Em resposta ao Estadão, Duílio afirmou que “nunca manteve relação pessoal ou comercial com Japa” e que “não trocou mensagens com ele.” O Corinthians, por sua vez, expressou surpresa com as acusações e garantiu que está à disposição das autoridades para fornecer quaisquer documentos ou prestar esclarecimentos necessários.
A reportagem também procurou São Paulo, Grêmio, Novorizontino e Atlético-MG, mas apenas os clubes paulista e gaúcho responderam, afirmando que não irão se posicionar. Os clubes europeus mencionados, devido ao fuso horário, não puderam ser contatados a tempo.
Como parte de sua colaboração, Gritzbach forneceu comprovantes de pagamentos feitos pela FFP para a Confederação Brasileira de Futebol (CBF) para mostrar que Maeda estava envolvido no cotidiano da empresa. Para operar legalmente no Brasil, empresas que agenciam jogadores precisam pagar uma taxa única de R$ 8 mil à Fifa, além de R$ 250 por atleta registrado.
Sequestro e morte no Tatuapé
Maeda e Tripa são suspeitos de agir em nome de Anselmo Bechelli Santa Fausta, conhecido como Cara Preta ou Magrelo, um dos maiores traficantes do PCC, lavando recursos provenientes do tráfico de drogas. Gritzbach afirma que Tripa esteve envolvido no sequestro que sofreu, em que o PCC ameaçou matá-lo após o assassinato de Anselmo em 2021. Gritzbach nega envolvimento no crime, do qual é acusado de ser o mandante.
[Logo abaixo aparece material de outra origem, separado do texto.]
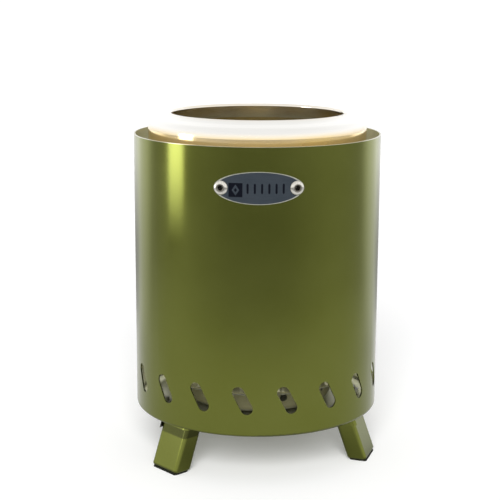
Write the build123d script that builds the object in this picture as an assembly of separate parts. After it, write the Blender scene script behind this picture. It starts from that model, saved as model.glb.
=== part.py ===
from build123d import *
import math
import os

# A small double-walled table-top fire bowl on three splayed legs.
# Millimetres, +Z up. The origin is on the upright axis at the floor, and the nameplate faces -Y.
# Azimuths are in degrees from the front, -Y, turning towards +X.

# Driving dimensions
SHELL_RADIUS = 65.0
SHELL_BOTTOM = 26.3
SHELL_RIM = 172.5
SHEET = 0.8
SHELL_BEND = 1.5
SHELL_FLANGE_RADIUS = 60.5

SLOT_COUNT = 18
SLOT_FIRST_AZIMUTH = -6.8
SLOT_HEIGHT = 45.3
SLOT_LENGTH = 15.5
SLOT_WIDTH = 6.2
SLOT_TILT = 28.0

BASE_RADIUS = 63.3
BASE_THICKNESS = 1.2

BARREL_RADIUS = 54.0
BARREL_TOP = 168.3
BARREL_BOTTOM = 44.0
LEDGE_RADIUS = 41.5
FIRE_HOLE_COUNT = 24
FIRE_HOLE_RADIUS = 2.5
FIRE_HOLE_HEIGHT = 150.0

BRIDGE_TOP = 163.8
BRIDGE_SKIRT_BOTTOM = 156.0

RING_SHEET = 1.0
RING_RADIUS = 57.5
RING_FOOT_RADIUS = 54.5
RING_CROWN = 179.2
RING_WAIST = (49.6, 181.7)
RING_MOUTH_RADIUS = 45.2
RING_LIP_CORNER = 184.4
RING_LIP_BOTTOM = 176.0

PAN_RIM_RADIUS = 44.2
PAN_WALL_RADIUS = 40.6
PAN_BOTTOM = 31.0
PAN_HOLE_COUNT = 18
PAN_HOLE_RADIUS = 2.0
PAN_HOLE_HEIGHT = 38.5

GRATE_SHEET = 1.2
GRATE_TOP = 52.6
GRATE_HOLE_RADIUS = 2.25
GRATE_HOLE_PITCH = 7.5
GRATE_HOLE_RINGS = 5
GRATE_SIDE_HOLE_COUNT = 16
GRATE_SIDE_HOLE_RADIUS = 1.4

PLATE_HEIGHT = 152.7
PLATE_HALF_WIDTH = 22.0
PLATE_HALF_HEIGHT = 8.0
PLATE_THICKNESS = 0.8
PLATE_EDGE = 0.25

RIVET_AZIMUTHS = (-16.3, 16.3)
RIVET_SHANK_RADIUS = 2.0
RIVET_HEAD_RADIUS = 3.5
RIVET_HEAD_HEIGHT = 1.2
RIVET_CROWN_RADIUS = 1.75
RIVET_BULB_RADIUS = 2.9
RIVET_BORE_RADIUS = 1.15

LEG_AZIMUTHS = {"front_left": -48.5, "front_right": 71.5, "rear": 191.5}
LEG_TILT = 20.0
LEG_OUTER_RADIUS = 65.6
LEG_WIDTH = 20.0
LEG_DEPTH = 10.0
LEG_CORNER = 1.8
LEG_INNER_CORNER = 0.5
LEG_WALL = 2.0
LEG_END_ROUNDING = 1.2
PAD_SOLE = 0.8
PAD_INSET = 0.7
PAD_CORNER = 1.3
PAD_PLUG_TOP = 9.0
PAD_PLUG_GAP = 0.1

SOCKET_WALL = 1.4
SOCKET_CLEARANCE = 0.1
SOCKET_CUT_BACK = 23.3
SOCKET_BOTTOM = 19.9
SOCKET_PLATE = 1.5
SOCKET_PLATE_HALF_WIDTH = 21.0
SOCKET_PLATE_INNER = 40.0
SOCKET_PLATE_RADIUS = 60.0
SOCKET_PLATE_CORNER = 4.0

BOLT_OFFSET = 16.5
BOLT_DISTANCE = 50.0
BOLT_RADIUS = 2.0
BOLT_HOLE_RADIUS = 2.15
BOLT_HEAD_RADIUS = 3.8
BOLT_HEAD_HEIGHT = 2.2
BOLT_TIP = 33.2
NUT_HALF_FLATS = 3.5
NUT_HEIGHT = 3.2

LOCK_SCREW_HEIGHT = 22.4
LOCK_SCREW_RADIUS = 1.25
LOCK_SCREW_HOLE_RADIUS = 1.4
LOCK_SCREW_HEAD_RADIUS = 2.25
LOCK_SCREW_HEAD_HEIGHT = 1.5
LOCK_SCREW_LENGTH = 4.4

# Levels that follow from the driving dimensions
BASE_BOTTOM = SHELL_BOTTOM + SHEET
BASE_TOP = BASE_BOTTOM + BASE_THICKNESS
SOCKET_TOP = BASE_BOTTOM - SOCKET_PLATE
LEDGE_TOP = BARREL_BOTTOM + SHEET
PAN_RIM_TOP = LEDGE_TOP + SHEET
SHELL_INNER_RADIUS = SHELL_RADIUS - SHEET
SOCKET_WIDTH = LEG_WIDTH + 2 * (SOCKET_WALL + SOCKET_CLEARANCE)
SOCKET_DEPTH = LEG_DEPTH + 2 * (SOCKET_WALL + SOCKET_CLEARANCE)
REACH = 4 * SHELL_RADIUS

LEG_AXIS_RADIUS = LEG_OUTER_RADIUS - LEG_DEPTH / 2 / math.cos(math.radians(LEG_TILT))
LEG_PLANE = Plane(
    origin=(0, -LEG_AXIS_RADIUS, 0),
    x_dir=(1, 0, 0),
    z_dir=(0, math.sin(math.radians(LEG_TILT)), math.cos(math.radians(LEG_TILT))),
)


def turned(azimuth):
    """Carry something built at the front round to an azimuth."""
    return Rot(0, 0, azimuth)


def outward(height, azimuth=0.0):
    """A plane on the upright axis at a height, with its normal pointing out along an azimuth."""
    across = math.cos(math.radians(azimuth))
    along = math.sin(math.radians(azimuth))
    return Plane(origin=(0, 0, height), x_dir=(across, along, 0), z_dir=(along, -across, 0))


def spun_sheet(points, bends, thickness, side):
    """Spin a bent strip of sheet, drawn as radius and height, about the upright axis."""
    strip = make_face(offset(FilletPolyline(*points, radius=bends), amount=thickness, side=side))
    return revolve(Plane.XZ * strip, Axis.Z)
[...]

Segundo o relato de Gritzbach, ele foi levado a um local controlado pelo tribunal do crime, onde Tripa o obrigou a se despedir da família e ameaçou esquartejá-lo. Ele foi libertado pelo PCC com a promessa de devolver o dinheiro das bitcoins, mas acabou preso pela polícia. Atualmente, Gritzbach cumpre prisão domiciliar e sobreviveu a um atentado em dezembro de 2023, quando negociava seu acordo de delação.
Os promotores estão agora colhendo mais provas para entender como o dinheiro do tráfico internacional de drogas era lavado através da compra e venda de atletas.